And of course, I left out the most important sentence :roll:

Athletes should individually determine a refueling plan that meets their nutritional goals (including hydration) and minimizes gastrointestinal distress.

The goal is to find products that work for you. Some folks use sports drinks such as Gatorade, others don't like them or can't tolerate them. With my sensitive gut (scaring from Crohn's disease), I can't handle sports bars when I'm pushing hard (e.g. climbing out of Flatrock) but gels and Gatorade are perfect. Many of my friends do great with sports bars.
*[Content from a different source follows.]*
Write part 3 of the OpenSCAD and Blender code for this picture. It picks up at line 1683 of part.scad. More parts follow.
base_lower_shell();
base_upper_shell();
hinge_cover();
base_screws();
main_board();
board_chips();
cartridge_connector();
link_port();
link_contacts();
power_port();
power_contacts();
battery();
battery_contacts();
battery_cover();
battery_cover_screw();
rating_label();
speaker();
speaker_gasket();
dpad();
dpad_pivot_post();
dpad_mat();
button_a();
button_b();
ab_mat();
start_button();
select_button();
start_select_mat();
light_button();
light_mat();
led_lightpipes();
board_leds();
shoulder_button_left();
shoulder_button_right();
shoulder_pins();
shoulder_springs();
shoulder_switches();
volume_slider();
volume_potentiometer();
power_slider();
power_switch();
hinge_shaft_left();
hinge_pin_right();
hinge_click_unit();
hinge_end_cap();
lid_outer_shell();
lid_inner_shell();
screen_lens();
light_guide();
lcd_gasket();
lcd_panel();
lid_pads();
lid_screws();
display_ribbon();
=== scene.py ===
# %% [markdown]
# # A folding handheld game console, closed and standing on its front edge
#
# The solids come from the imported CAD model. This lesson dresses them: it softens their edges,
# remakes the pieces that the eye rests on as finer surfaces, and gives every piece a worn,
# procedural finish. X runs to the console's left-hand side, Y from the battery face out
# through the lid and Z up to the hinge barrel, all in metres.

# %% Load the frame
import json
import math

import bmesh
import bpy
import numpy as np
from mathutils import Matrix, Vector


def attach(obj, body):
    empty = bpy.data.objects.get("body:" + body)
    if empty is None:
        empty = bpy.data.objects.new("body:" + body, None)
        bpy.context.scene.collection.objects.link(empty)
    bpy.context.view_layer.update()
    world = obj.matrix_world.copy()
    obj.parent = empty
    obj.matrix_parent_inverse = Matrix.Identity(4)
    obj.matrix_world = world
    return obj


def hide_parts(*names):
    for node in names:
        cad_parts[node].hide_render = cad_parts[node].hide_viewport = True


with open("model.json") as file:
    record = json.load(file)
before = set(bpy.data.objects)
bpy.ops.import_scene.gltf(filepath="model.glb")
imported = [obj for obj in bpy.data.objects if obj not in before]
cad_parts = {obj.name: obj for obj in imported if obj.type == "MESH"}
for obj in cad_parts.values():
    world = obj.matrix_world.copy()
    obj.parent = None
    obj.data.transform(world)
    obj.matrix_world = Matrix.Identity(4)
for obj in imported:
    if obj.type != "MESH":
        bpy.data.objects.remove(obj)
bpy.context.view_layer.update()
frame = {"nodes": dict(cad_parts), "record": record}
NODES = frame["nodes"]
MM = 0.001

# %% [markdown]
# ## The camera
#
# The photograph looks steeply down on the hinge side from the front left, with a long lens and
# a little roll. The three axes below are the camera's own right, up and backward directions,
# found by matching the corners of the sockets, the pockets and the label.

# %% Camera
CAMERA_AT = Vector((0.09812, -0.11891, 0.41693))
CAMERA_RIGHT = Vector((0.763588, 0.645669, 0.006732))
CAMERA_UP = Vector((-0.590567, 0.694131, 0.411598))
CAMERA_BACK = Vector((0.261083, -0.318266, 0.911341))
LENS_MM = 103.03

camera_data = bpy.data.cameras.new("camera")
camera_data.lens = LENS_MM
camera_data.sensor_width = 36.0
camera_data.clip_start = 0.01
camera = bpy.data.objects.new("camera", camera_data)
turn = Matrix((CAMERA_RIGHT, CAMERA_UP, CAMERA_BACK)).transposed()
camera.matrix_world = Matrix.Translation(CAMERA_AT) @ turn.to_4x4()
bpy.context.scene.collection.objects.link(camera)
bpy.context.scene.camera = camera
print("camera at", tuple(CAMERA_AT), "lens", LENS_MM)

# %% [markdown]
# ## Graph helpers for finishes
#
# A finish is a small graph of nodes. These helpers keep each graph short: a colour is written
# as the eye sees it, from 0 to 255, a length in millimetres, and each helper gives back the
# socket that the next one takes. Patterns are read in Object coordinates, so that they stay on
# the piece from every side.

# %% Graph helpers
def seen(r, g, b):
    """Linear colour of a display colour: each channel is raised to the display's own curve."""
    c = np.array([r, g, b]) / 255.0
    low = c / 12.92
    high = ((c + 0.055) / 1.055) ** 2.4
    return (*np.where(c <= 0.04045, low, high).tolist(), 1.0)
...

In my last two Skylines, my shirt was covered with salt from sweating. The average amount of sodium lost in two pounds of sweat is 800 mg -- that's almost a half of a teaspoon of table salt. Some folks lose more, some less. Being fit and heat acclimated decreases your sodium losses. However, some folks (salty sweaters) lose a lot of sodium regardless.

Muscle cramps are due to salt losses (specifically sodium), not potassium. On a warm/hot Skyline, it's easy to see how someone can start cramping climbing out of Flatrock. Last Saturday, I was passing out fast food salt packets to folks who were cramping. There are also salt replacement products (e.g. Salt Stick) for people who prefer drinking only water.
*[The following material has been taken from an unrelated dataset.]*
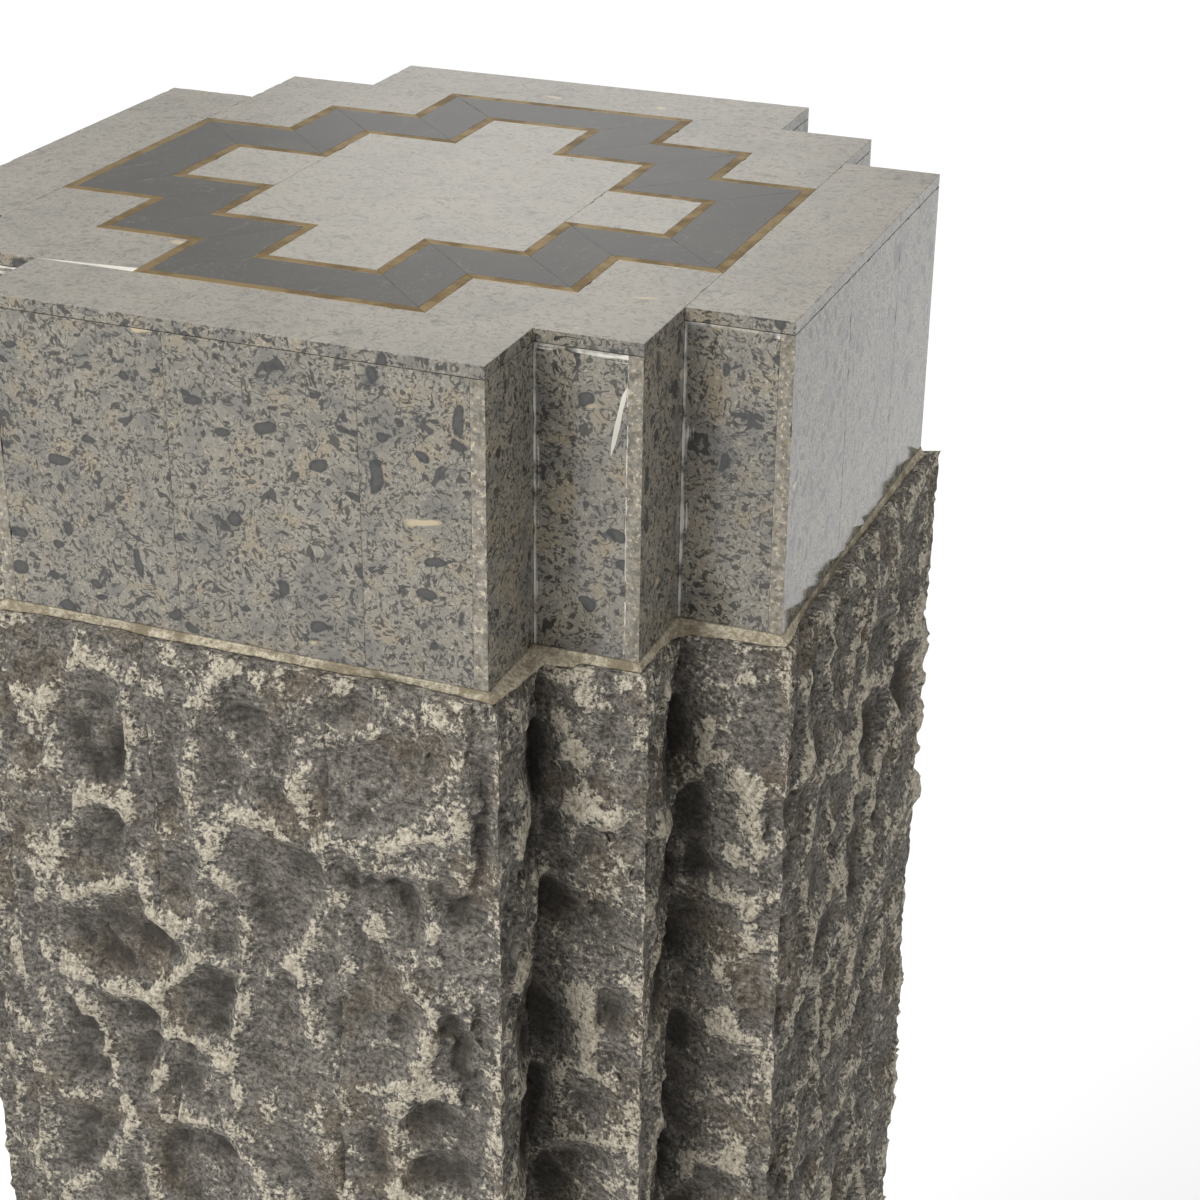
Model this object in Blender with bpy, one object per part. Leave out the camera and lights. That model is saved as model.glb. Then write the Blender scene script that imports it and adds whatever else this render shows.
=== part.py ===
"""Stone pedestal with stepped corners: a polished cap with an inlaid top, on a shaft of split-face slabs.

Metres, +Z up. The origin is the centre of the underside, and the front is -Y.
The same stepped plan runs from top to bottom: a square whose corners are notched back in two equal steps.
"""
import math

import bpy
import numpy as np

# Overall sizes
HEIGHT = 0.914
CAP_WIDTH = 0.305
CAP_HEIGHT = 0.102
PLINTH_HEIGHT = 0.080
NOTCH_STEP = 0.0344        # depth of each of the two steps in a corner

# Top inlay
TILE_THICKNESS = 0.0040
BORDER_WIDTH = 0.0344      # stone between the cap's edge and the outer brass strip
BAND_WIDTH = 0.0304        # dark stone with a brass strip on each side
BRASS_WIDTH = 0.0036

# Beds of mortar over and under the shaft
BED_THICKNESS = 0.003
BED_LIP = 0.0034           # how far the mortar is squeezed out past the cap
BED_RAGGED = 0.0022        # how much that lip wanders
BED_SPACING = 0.014        # distance between the points of a ragged edge

# Split-face slabs round the shaft
SHAFT_PROUD = 0.011        # highest ridges stand this far outside the cap
SLAB_THICKNESS = 0.028     # from the highest ridges to the back
STRIPS_PER_SIDE = 3
SCOOP_SIZE = 0.034         # width of one scooped hollow
SCOOP_STRETCH = 1.3        # a hollow's height over its width
SCOOP_DEPTH = 0.0058
BROAD_SIZE = 0.085         # width of the broad hollows that the others lie in
BROAD_DEPTH = 0.0036
WANDER = 0.0055            # how far the hollows are pushed out of their rows
VALLEY_DEPTH = 0.0070      # how far a slab falls back at an inner corner
VALLEY_WIDTH = 0.012
ARRIS_DEPTH = 0.0060       # how far the straight arris at an outer corner lies behind the highest ridges
ARRIS_WIDTH = 0.010        # width over which the split face rises from that arris
LEDGE_DEPTH = 0.0036       # largest difference between neighbouring ledges of one slab
LEDGE_SPACING = 0.120
TOP_DEPTH = 0.0060         # a slab's top edge lies about this far behind the highest ridges
TOP_EASE = 0.035           # height over which the hollows fade out towards a slab's top
GRID_ACROSS = 0.018        # spacing of the points across a slab
GRID_UP = 0.026            # spacing of the points up a slab

GAP = 0.0003               # clearance between pieces that touch
END_CLEARANCE = GAP / math.sqrt(2)

CAP_HALF = CAP_WIDTH / 2
CAP_BOTTOM = HEIGHT - CAP_HEIGHT
TILE_BOTTOM = HEIGHT - TILE_THICKNESS
SHAFT_BOTTOM = PLINTH_HEIGHT + BED_THICKNESS + GAP
SHAFT_TOP = CAP_BOTTOM - BED_THICKNESS - GAP


def material(name, colour, roughness, metallic=0.0):
    made = bpy.data.materials.new(name)
    made.use_nodes = True
    shader = made.node_tree.nodes["Principled BSDF"]
    shader.inputs["Base Color"].default_value = (*colour, 1.0)
    shader.inputs["Roughness"].default_value = roughness
    shader.inputs["Metallic"].default_value = metallic
    made.diffuse_color = (*colour, 1.0)
    return made


def add_object(name, verts, faces, finish):
    mesh = bpy.data.meshes.new(name)
    mesh.from_pydata([tuple(v) for v in verts], [], faces)
    mesh.materials.append(finish)
    made = bpy.data.objects.new(name, mesh)
    bpy.context.scene.collection.objects.link(made)
    return made


def turned(point, quarter):
    """A plan point turned about the middle by so many quarter turns."""
    x, y = point
    for _ in range(quarter):
        x, y = -y, x
    return x, y


def stepped(half, step=NOTCH_STEP):
    """The plan's twenty corners, anticlockwise from the right face's far end."""
    middle = half - step
    short = half - 2 * step
    corner = [(half, short), (middle, short), (middle, middle), (short, middle), (short, half)]
    return [turned(point, quarter) for quarter in range(4) for point in corner]


def straightened(points):
    """The same outline without points that lie on a straight side."""
    kept = []
    for i, (x, y) in enumerate(points):
        (x0, y0), (x1, y1) = points[i - 1], points[(i + 1) % len(points)]
        if abs((x - x0) * (y1 - y) - (y - y0) * (x1 - x)) > 1e-9:
            kept.append((x, y))
    return kept


def inset(points, distance):
    """An anticlockwise outline with every side moved inwards by the distance."""
    count = len(points)
    sides = []
    for i in range(count):
        (x0, y0), (x1, y1) = points[i], points[(i + 1) % count]
        length = math.hypot(x1 - x0, y1 - y0)
        dx, dy = (x1 - x0) / length, (y1 - y0) / length
        sides.append((x0 - dy * distance, y0 + dx * distance, dx, dy))
    moved = []
    for i in range(count):
        ax, ay, adx, ady = sides[i - 1]
        bx, by, bdx, bdy = sides[i]
        cross = adx * bdy - ady * bdx
        along = ((bx - ax) * bdy - (by - ay) * bdx) / cross
        moved.append((ax + adx * along, ay + ady * along))
    return moved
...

Coconut water is popular among hikers but low in sodium. If you like it, keep using it but carry a source of salt.

When I work with endurance athletes to help develop a fuel/hydration plan, we test out a variety of products (sports drinks, gels, bars, jelly beans, blocs) and real food (dried fruit, nuts, sandwiches, chips, etc.) to find the combination that works the best.